Polymarket, a major prediction market platform, is listing contracts on several German state elections later this year even though such betting is illegal in Germany.
Prediction markets allow anonymous wagers on events ranging from military actions to political outcomes. Regulators have grown increasingly concerned about these sites. In the United States, the Justice Department last year dropped its probe into Polymarket, clearing the way for expansion there. In Europe, however, some countries have blocked access to these platforms as unlicensed gambling services.
In Germany both Polymarket and rival Kalshi can still be reached online, but the joint gambling regulator for the states, the Glücksspielaufsicht der Länder (GGL), has warned that taking part in these markets is unlawful. The GGL says so-called social betting covers public events such as elections, court rulings and natural disasters, and is especially vulnerable to manipulation because outcomes can be ambiguous, subjective or open to influence.
The regulator told DW that while the websites remain accessible from German IP addresses, moving funds to them from Germany is not possible. The GGL also said it passes information about illegal betting activity to law enforcement agencies.
Despite those restrictions, Polymarket currently shows live markets on the September regional ballots in Saxony-Anhalt, Berlin and Mecklenburg-Western Pomerania, and a separate market asking whether Chancellor Friedrich Merz will leave office before 2027. The Berlin election contract has attracted the most activity, with roughly $3 million (€2.6 million) traded so far.

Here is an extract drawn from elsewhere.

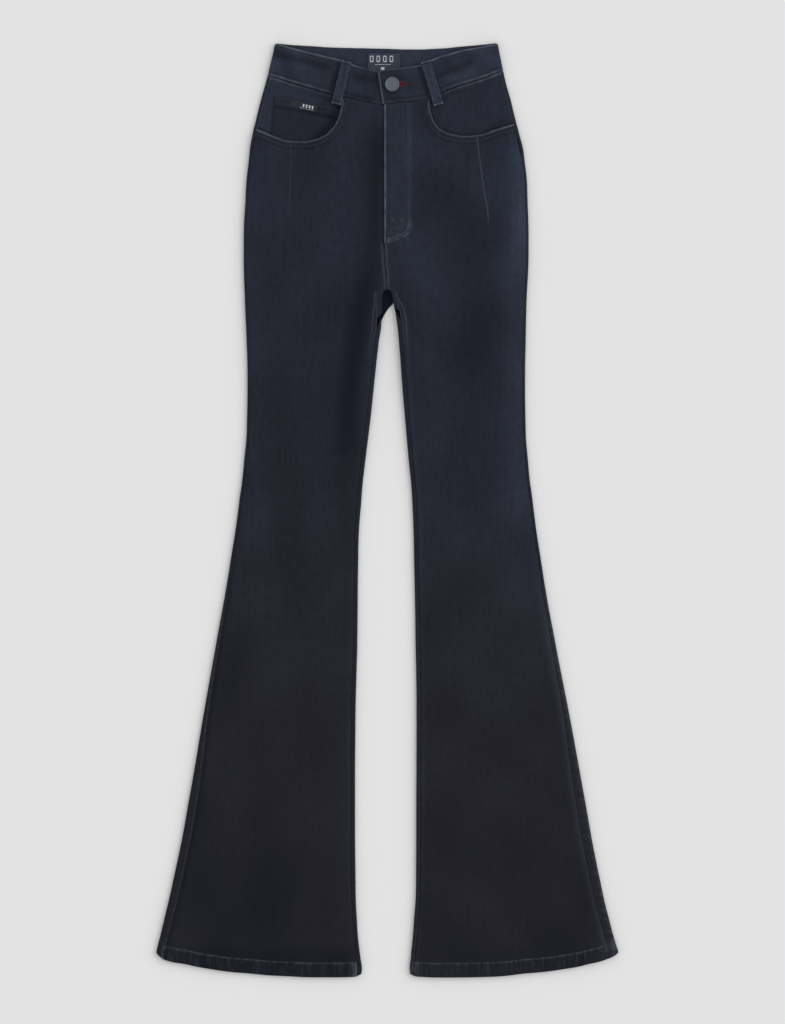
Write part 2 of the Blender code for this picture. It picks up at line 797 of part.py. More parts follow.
def waistband():
    """One band: right end, right side, back, left side and the left end's tab."""
    right_stops = np.concatenate(seam_stops("right"))
    right_stops = np.unique(np.append(right_stops, [-13.0, -BAND_UNDERLAP]))[::-1]
    left_stops = np.concatenate(seam_stops("left"))
    left_stops = np.unique(np.append(left_stops[:-1], [7.0, TAB_END_SEAM]))[::-1]
    outer = []
    for step in np.linspace(0, 1, 4):
        right = band_front("right", right_stops, -BAND_UNDERLAP, step)
        left = band_front("left", left_stops, TAB_END_TOP, step)
        back = band_back(right[0], left[0], step)
        row = right[::-1] + band_fold("right", right[0], back[0])
        row += back + band_fold("left", left[0], back[-1])[::-1] + left
        outer.append(row)
    outer = np.array(outer)
    band = wall("waistband", outer, inward(outer, np.full(outer.shape[:2], BAND_CLOTH)))
    cut = band.modifiers.new("buttonhole", "BOOLEAN")
    cut.object = buttonhole()
    cut.solver = "EXACT"


def buttonhole():
    """Cutter for the tab's keyhole: an eye round the shank and a slit beside it."""
    low = LAY_HIP + SEAM_GAP / 2
    high = LAY_HIP + TAB_LIFT + 2.0
    eye = SHANK_RADIUS + SEAM_GAP
    slit = math.asin(SLIT_WIDTH / 2 / eye)
    outline = [(SLIT_LENGTH, SLIT_WIDTH / 2)]
    for angle in np.linspace(slit, 2 * math.pi - slit, 13):
        outline.append((eye * math.cos(angle), eye * math.sin(angle)))
    outline.append((SLIT_LENGTH, -SLIT_WIDTH / 2))
    count = len(outline)
    points = []
    for height in (low, high):
        for x, y in outline:
            points.append((BUTTON_OUT + x, MIDDLE_DOWN - BUTTON_DOWN + y, height))
    faces = [tuple(range(count)), tuple(range(count, 2 * count))[::-1]]
    for i in range(count):
        j = (i + 1) % count
        faces.append((j, i, count + i, count + j))
    cutter = add_object("buttonhole_cutter", points, faces, LABEL)
    cutter.hide_render = True
    cutter.display_type = "WIRE"
    return cutter


def belt_loop(leg):
    """A strip over the waistband, sewn at both ends and slack between them."""
    top, bottom = np.array(LOOPS[leg])
    along = bottom - top
    across = np.array((along[1], -along[0])) / np.linalg.norm(along)
    outer = []
    for share in np.linspace(0, 1, 11):
        row = []
        for side in (-0.5, 0.0, 0.5):
            out, down = top + along * share + across * LOOP_WIDTH * side
            slack = LOOP_SLACK * math.sin(math.pi * share) ** 2
            base = LAY_HIP + mouth_lift(leg, out, down)
            height = base + SEAM_GAP + LOOP_CLOTH + slack
            row.append(place(leg, out, down, height))
        outer.append(row)
    wall("belt_loop_" + leg, outer, sunk(outer, LOOP_CLOTH))


def waist_label():
    """Woven label on the inside of the band's back."""
    outer = []
    for down in np.linspace(*WAIST_LABEL_DOWN, 3):
        row = []
        for x in np.linspace(*WAIST_LABEL_X, 5):
            row.append((x, MIDDLE_DOWN - down, BAND_CLOTH + SEAM_GAP + TRIM_CLOTH))
        outer.append(row)
    wall("waist_label", outer, sunk(outer, TRIM_CLOTH), LABEL)


# ---------------------------------------------------------------- button
def button():
    """Tack button: a cap with a rolled rim on a shank that goes through the tab."""
    seat = LAY_HIP + TAB_LIFT + SEAM_GAP
    foot = LAY_HIP + SEAM_GAP
    top = seat + BUTTON_HEIGHT
    rings = [(BUTTON_RADIUS * share, top + drop) for share, drop in BUTTON_FORM]
    rings += [(SHANK_RADIUS, seat + 0.5), (SHANK_RADIUS, foot)]
    points = []
    faces = []
    for radius, height in rings:
        for i in range(BUTTON_SIDES):
            angle = 2 * math.pi * i / BUTTON_SIDES
            x = BUTTON_OUT + radius * math.cos(angle)
            y = MIDDLE_DOWN - BUTTON_DOWN + radius * math.sin(angle)
            points.append((x, y, height))
    for ring in range(len(rings) - 1):
        for i in range(BUTTON_SIDES):
            j = (i + 1) % BUTTON_SIDES
            a = ring * BUTTON_SIDES + i
            b = ring * BUTTON_SIDES + j
            faces.append((a, b, b + BUTTON_SIDES, a + BUTTON_SIDES))
    last = (len(rings) - 1) * BUTTON_SIDES
    centre = len(points)
    for height in (rings[0][1] + 0.1, foot):
        points.append((BUTTON_OUT, MIDDLE_DOWN - BUTTON_DOWN, height))
    for i in range(BUTTON_SIDES):
        j = (i + 1) % BUTTON_SIDES
        faces.append((i, centre, j))
        faces.append((last + i, last + j, centre + 1))
    add_object("button", points, faces, METAL, 0.45, 0.9)


def main():
    for old in list(bpy.data.objects):
        bpy.data.objects.remove(old, do_unlink=True)
    for leg in ("right", "left"):
        front_panel(leg)
        back_panel(leg)
        pocket_facing(leg)
        belt_loop(leg)
    coin_pocket()
    coin_pocket_label()
    waistband()
    waist_label()
    button()


main()
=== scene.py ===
import math

import bpy
import numpy as np
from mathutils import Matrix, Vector
from mathutils.kdtree import KDTree


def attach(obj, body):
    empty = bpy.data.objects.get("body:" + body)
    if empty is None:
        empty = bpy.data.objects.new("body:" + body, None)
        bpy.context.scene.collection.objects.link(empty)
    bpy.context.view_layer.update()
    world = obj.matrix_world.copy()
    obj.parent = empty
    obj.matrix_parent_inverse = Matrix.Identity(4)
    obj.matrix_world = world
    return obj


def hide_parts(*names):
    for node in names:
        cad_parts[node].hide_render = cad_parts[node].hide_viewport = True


# Bootcut jeans, laid flat. Sizes are millimetres in the garment's own lay-out, as in the
# part: "out" from the centre line to a side seam, "down" from the top of the waist.
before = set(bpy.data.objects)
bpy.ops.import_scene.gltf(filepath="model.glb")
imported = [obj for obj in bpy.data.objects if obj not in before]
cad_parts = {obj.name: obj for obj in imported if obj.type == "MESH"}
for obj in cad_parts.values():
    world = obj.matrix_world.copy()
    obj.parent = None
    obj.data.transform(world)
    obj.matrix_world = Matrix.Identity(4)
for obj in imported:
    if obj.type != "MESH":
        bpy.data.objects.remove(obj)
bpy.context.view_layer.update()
print("frame loaded:", len(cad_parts), "nodes")

view = {
    "middle": (6.9, -2.0),       # point of the floor in the middle of the picture
    "pictureHeight": 1228.8,    # cloth that the picture's height covers
    "clothHeight": 4.0,
    "cameraHeight": 6000.0,
    "sensor": 36.0,
}
light = {
    "sunTilt": 52.0,            # from straight above, towards the wearer's left
    "sunTurn": 12.0,            # and a little towards the waist
    "sunSpread": 55.0,
    "sunStrength": 1.05,
    "roomStrength": 0.76,
    "roomColour": (1.0, 0.985, 0.965),
    "sunColour": (0.985, 0.995, 1.0),
    "floorColour": (0.80, 0.808, 0.818),
}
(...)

Researchers and policy experts say prediction markets pose particular risks for democratic processes. Burkhard Stiller, a computer science professor and specialist in financial technologies at the University of Zurich, warns that these platforms frame political choices as game-theory problems and can be used to shape narratives rather than merely reflect them.

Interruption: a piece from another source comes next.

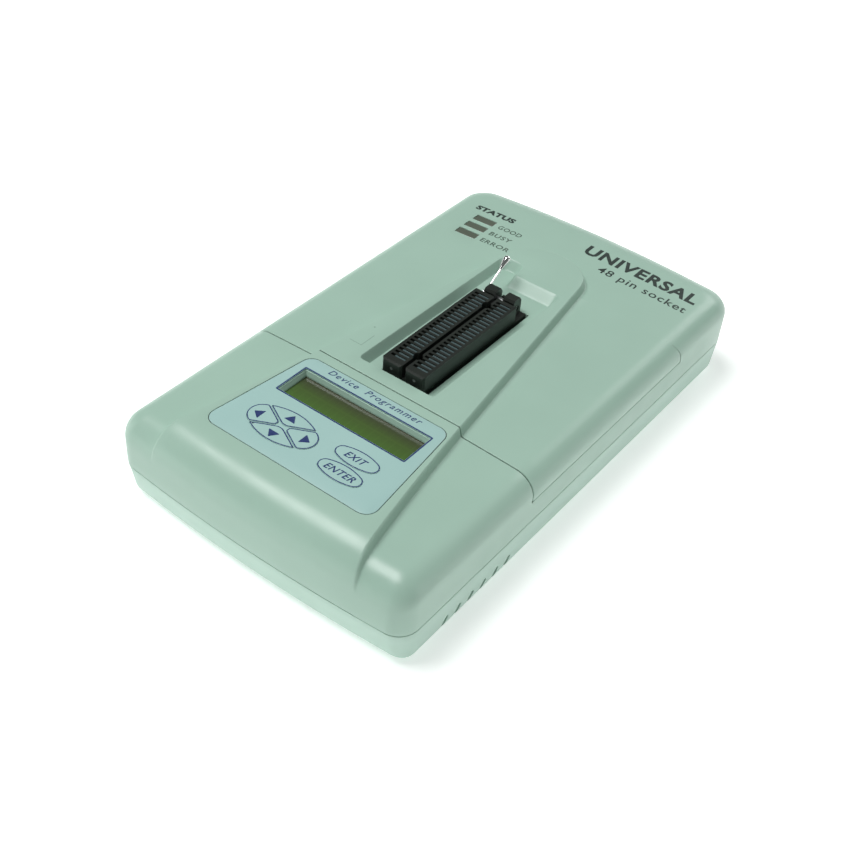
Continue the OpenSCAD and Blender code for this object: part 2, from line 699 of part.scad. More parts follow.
module lever_wire() color([0.80, 0.81, 0.82]) {
  translate([lever_x, pivot_y, zp + pivot_h]) rotate([lever_a, 0, 0]) {
    translate([0, 1.3, 0]) rotate([-90, 0, 0]) cylinder(r = lever_r, h = lever_len - 7.8, $fn = 24);
  }
}

module lever_knob() color([0.84, 0.85, 0.86]) {
  translate([lever_x, pivot_y, zp + pivot_h]) rotate([lever_a, 0, 0]) translate([0, lever_len - 7.0, 0]) rotate([-90, 0, 0])
    rotate_extrude($fn = 32) polygon([[0, 0], [0.8, 0], [1.0, 1.2], [1.55, 3.6], [1.75, 5.2], [1.6, 6.3], [0.9, 6.9], [0, 7.0]]);
}

// ---------- boards and rear connectors ----------

module socket_board() color([0.10, 0.34, 0.20]) {
  difference() {
    translate([-30, -42, zp + socket_board_h]) cube([60, 90, board_t]);
    for (p = socket_post) translate([p[0], p[1], zp + socket_board_h - 1]) cylinder(r = 1.6, h = 4);
  }
}

module driver_chips() color([0.09, 0.09, 0.10]) {
  for (x = [-22, -14, 8, 18], y = [-30, -14, 2, 18, 34]) translate([x - 1, y - 4, zp + socket_board_h - 2.0]) cube([6, 8, 2.0]);
}

module board_header() color([0.12, 0.12, 0.13]) {
  for (x = [-29, 24]) translate([x, -22, board_z + board_t]) cube([5, 50, zp + socket_board_h - board_z - board_t]);
}

module board_spacers() color([0.78, 0.68, 0.38]) {
  for (p = socket_post) translate([p[0], p[1], board_z + board_t]) difference() {
    cylinder(r = 3, h = zp + socket_board_h - board_z - board_t, $fn = 6);
    translate([0, 0, -1]) cylinder(r = 1.3, h = 40);
  }
}

module main_board() color([0.09, 0.33, 0.19]) {
  difference() {
    translate([-56, -44, board_z]) cube([112, 158, board_t]);
    for (p = concat(board_post, socket_post)) translate([p[0], p[1], board_z - 1]) cylinder(r = 1.6, h = 4);
    for (p = shell_boss) translate([p[0], p[1], board_z - 1]) cylinder(r = 5.2, h = 4);
  }
}

module logic_chips() color([0.08, 0.08, 0.09]) {
  translate([-12, -8, board_z + board_t]) cube([22, 22, 2.2]);
  translate([-16, 24, board_z + board_t]) cube([14, 14, 1.8]);
  translate([4, 26, board_z + board_t]) cube([12, 8, 2.0]);
  translate([-44, 60, board_z + board_t]) cube([12, 18, 2.6]);
}

module capacitors() color([0.14, 0.15, 0.22]) {
  for (p = [[14, 92], [26, 92], [38, 88], [-34, 96]]) translate([p[0], p[1], board_z + board_t]) cylinder(r = 4, h = 12);
}

module heat_sink() color([0.66, 0.67, 0.68]) {
  translate([16, 60, board_z + board_t]) {
    cube([26, 14, 2]);
    for (i = [0:6]) translate([i * 4, 0, 0]) cube([2, 14, 13]);
  }
}

module board_screws() color([0.70, 0.71, 0.72]) {
  for (p = board_post) translate([p[0], p[1], board_z + board_t]) {
    cylinder(r = 2.7, h = 1.8);
    translate([0, 0, -5.4]) cylinder(r = 1.25, h = 6);
  }
  for (p = socket_post) {
    translate([p[0], p[1], board_z - 1.8]) cylinder(r = 2.7, h = 1.8);
    translate([p[0], p[1], board_z - 0.5]) cylinder(r = 1.25, h = 8);
    translate([p[0], p[1], zp + socket_board_h + board_t]) cylinder(r = 2.7, h = 1.8);
    translate([p[0], p[1], zp + socket_board_h - 5]) cylinder(r = 1.25, h = 7.5);
  }
}

module usb_shell() color([0.74, 0.75, 0.76]) {
  difference() {
    translate([usb_x - usb_w / 2, panel_y - 14.2, usb_z]) cube([usb_w, 16.6, usb_hh]);
    translate([usb_x - 4.4, panel_y - 12.2, usb_z + 1.4]) cube([8.8, 20, 6.0]);
    translate([usb_x - 3.2, panel_y - 12.2, usb_z + 1.4]) cube([6.4, 20, 8.2]);
  }
}

module usb_tongue() color([0.90, 0.91, 0.90]) {
  translate([usb_x - 2.8, panel_y - 12.2, usb_z + 3.8]) cube([5.6, 12.0, 3.2]);
}

module power_inlet() color([0.09, 0.09, 0.10]) {
  difference() {
    translate([dc_x - 4.5, panel_y - 11.6, dc_z]) cube([9, 14.0, 11]);
    translate([dc_x, panel_y - 7.2, dc_z + 6.2]) rotate([-90, 0, 0]) cylinder(r = 3.15, h = 20);
  }
}

module inlet_pin() color([0.76, 0.77, 0.77]) {
  translate([dc_x, panel_y - 7.2, dc_z + 6.2]) rotate([-90, 0, 0]) cylinder(r = 1.05, h = 8.2);
}

module switch_frame() color([0.09, 0.09, 0.10]) {
  difference() {
    union() {
      translate([rocker_x - 10.6, panel_y + panel_t, rocker_z - 7.5]) cube([21.2, 1.4, 15]);
      translate([rocker_x - 9.5, panel_y - 12, rocker_z - 6.4]) cube([19, 14.2, 12.8]);
    }
    translate([rocker_x - 8.9, rocker_py - 6, rocker_z - 4.6]) cube([17.8, 30, 9.2]);
    translate([rocker_x, rocker_py, rocker_z - 6]) cylinder(r = 0.75, h = 12, $fn = 24);
  }
}

module switch_rocker() color([0.12, 0.12, 0.13]) {
  translate([rocker_x, rocker_py, rocker_z]) rotate([0, 0, -12]) {
    translate([0, 0, -4.3]) linear_extrude(8.6) polygon([
      [-8.2, -0.6], [-8.2, 3.7], [-4.2, 3.1], [0, 2.5], [4.2, 3.1], [8.2, 3.7], [8.2, -0.6], [3.0, -3.4], [-3.0, -3.4]
    ]);
    translate([0, 0, -5.4]) cylinder(r = 0.7, h = 10.8, $fn = 24);
  }
}

base_tray();
upper_shell();
deck_cover();
rear_panel();
rubber_feet();
case_screws();
key_label();
key_up();
key_down();
key_left();
key_right();
key_exit();
key_enter();
display_glass();
display_frame();
display_board();
key_board();
key_switches();
display_screws();
lens_good();
lens_busy();
lens_error();
status_board();
status_leds();
socket_base();
socket_slide();
socket_contacts();
socket_pins();
socket_dimples();
cam_shaft();
lever_wire();
lever_knob();
socket_board();
driver_chips();
board_header();
board_spacers();
main_board();
logic_chips();
capacitors();
heat_sink();
board_screws();
usb_shell();
usb_tongue();
power_inlet();
inlet_pin();
switch_frame();
switch_rocker();
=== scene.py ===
import math

import bmesh
import bpy
from mathutils import Matrix, Vector
from mathutils.geometry import delaunay_2d_cdt


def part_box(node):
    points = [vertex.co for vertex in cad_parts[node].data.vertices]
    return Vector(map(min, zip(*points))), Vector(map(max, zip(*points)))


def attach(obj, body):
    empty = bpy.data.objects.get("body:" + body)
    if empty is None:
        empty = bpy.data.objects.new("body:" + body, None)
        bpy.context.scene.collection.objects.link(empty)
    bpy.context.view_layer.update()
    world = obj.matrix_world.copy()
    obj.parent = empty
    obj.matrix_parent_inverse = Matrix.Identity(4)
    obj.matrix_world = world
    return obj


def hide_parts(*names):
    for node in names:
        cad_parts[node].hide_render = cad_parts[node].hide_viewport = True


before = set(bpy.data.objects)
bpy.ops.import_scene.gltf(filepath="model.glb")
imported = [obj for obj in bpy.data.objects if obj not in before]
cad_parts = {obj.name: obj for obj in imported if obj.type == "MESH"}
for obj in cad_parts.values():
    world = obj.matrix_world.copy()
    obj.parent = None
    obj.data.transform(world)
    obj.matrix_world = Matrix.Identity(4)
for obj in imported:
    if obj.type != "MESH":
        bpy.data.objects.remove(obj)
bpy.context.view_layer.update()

# ---------- sizes
# Millimetres. Heights are above the case parting line unless a name says otherwise.
MM = 0.001


def box_mm(node):
    low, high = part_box(node)
    return low / MM, high / MM


shell_low, shell_high = box_mm("upper_shell")
label_low, label_high = box_mm("key_label")
pane_low, pane_high = box_mm("display_glass")
PART = shell_low.z
HALF_W = shell_high.x
HALF_L = (shell_high.y - shell_low.y) / 2
ISLAND = shell_high.z - PART
CROWN = 25.0
SHOULDER = 23.5
SIDE_R = 9.5
FRONT_R = 12.5
ISLAND_R = 15.0
REAR_R = 11.2
REAR_IN = 17.0
FLAT_X = HALF_W - SIDE_R
PLAN_FRONT_R = 9.5
PLAN_REAR_R = 14.5
FRONT_BOW = 2.5
REAR_BOW = 1.3
SEAM_Y = -44.1
LEDGE = 11.7
GAP = 0.5
EDGE_R = 0.3
DECK_END_Y = 67.0
POCKET_FLOOR = 24.6
PANEL_X = 44.0
PANEL_TOP = 12.0
PRINT_LIFT = 0.03
LEDGE_END_Y = 72.8  # where the side ledge meets the rear joint of the deck


def bow(x, rise, chord):
    radius = (chord * chord + rise * rise) / (2 * rise)
    return radius - math.sqrt(radius * radius - x * x)


def front_y(x):
    return -HALF_L + bow(x, FRONT_BOW, HALF_W - PLAN_FRONT_R)


def rear_y(x):
    return HALF_L - bow(x, REAR_BOW, HALF_W - PLAN_REAR_R)


def low_z(x):
    return CROWN - (CROWN - SHOULDER) * (x / FLAT_X) ** 2


def island_x(y):
    """Half width of the island's flat top in front of the seam."""
    s = SEAM_Y - y
    return 36.0 + 0.148 * s + 0.00036 * s * s


def mix(a, b, t):
    return a + (b - a) * t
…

High-profile episodes have illustrated insider-trading concerns. Large, well-timed wagers on the collapse of Venezuela’s Nicolás Maduro and on possible US-Israeli strikes on Iran have led to suspicions that people with privileged information profited. In one reported case, newly created Polymarket accounts earned big sums by betting on a US-Iran ceasefire hours before it was publicly announced. Because bets can be placed anonymously and transactions often use cryptocurrency, tracking who placed them is difficult.

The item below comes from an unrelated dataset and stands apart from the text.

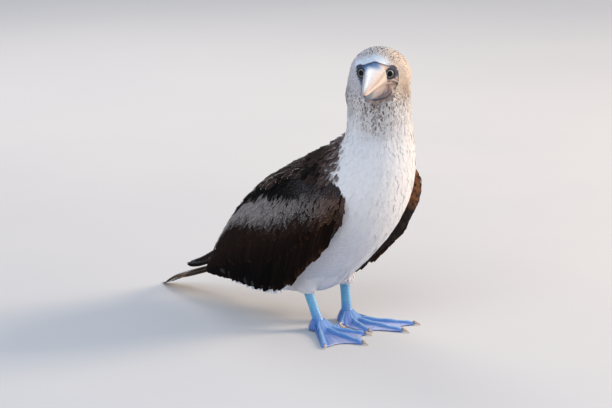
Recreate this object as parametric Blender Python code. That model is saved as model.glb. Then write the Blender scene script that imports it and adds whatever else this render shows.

Stiller says the financial incentives created by these markets are disconnected from the substantive merits of democratic debate and can distort public conversation. Alexander Bechtel, a digital economics researcher at the University of St. Gallen, adds that wealthy actors can skew market prices by placing large bets, producing a bandwagon effect that affects other bettors and wider public perception.
Prediction markets drew attention in 2024 when market prices appeared to forecast a Donald Trump victory over Kamala Harris more accurately than some opinion polls. US media organizations have started treating market odds as a data source; CNN has announced a partnership with Kalshi to use market information in its election coverage. Some political scientists argue markets can sometimes be more revealing than polls because the presence of monetary stakes may elicit more candid assessments.
But many experts urge caution. A market price is not the same as public endorsement, and prices can be distorted. Markets can be designed with obscure or narrowly defined questions that are particularly prone to manipulation, whereas polling institutes typically craft surveys to measure attitudes across defined demographic groups.
Bechtel concludes that while prediction markets are not an existential threat to democracy, they carry risks that should be managed. Suggested regulatory steps include stronger identity verification to deter insider trading and prohibitions on highly specific political bets that invite manipulation.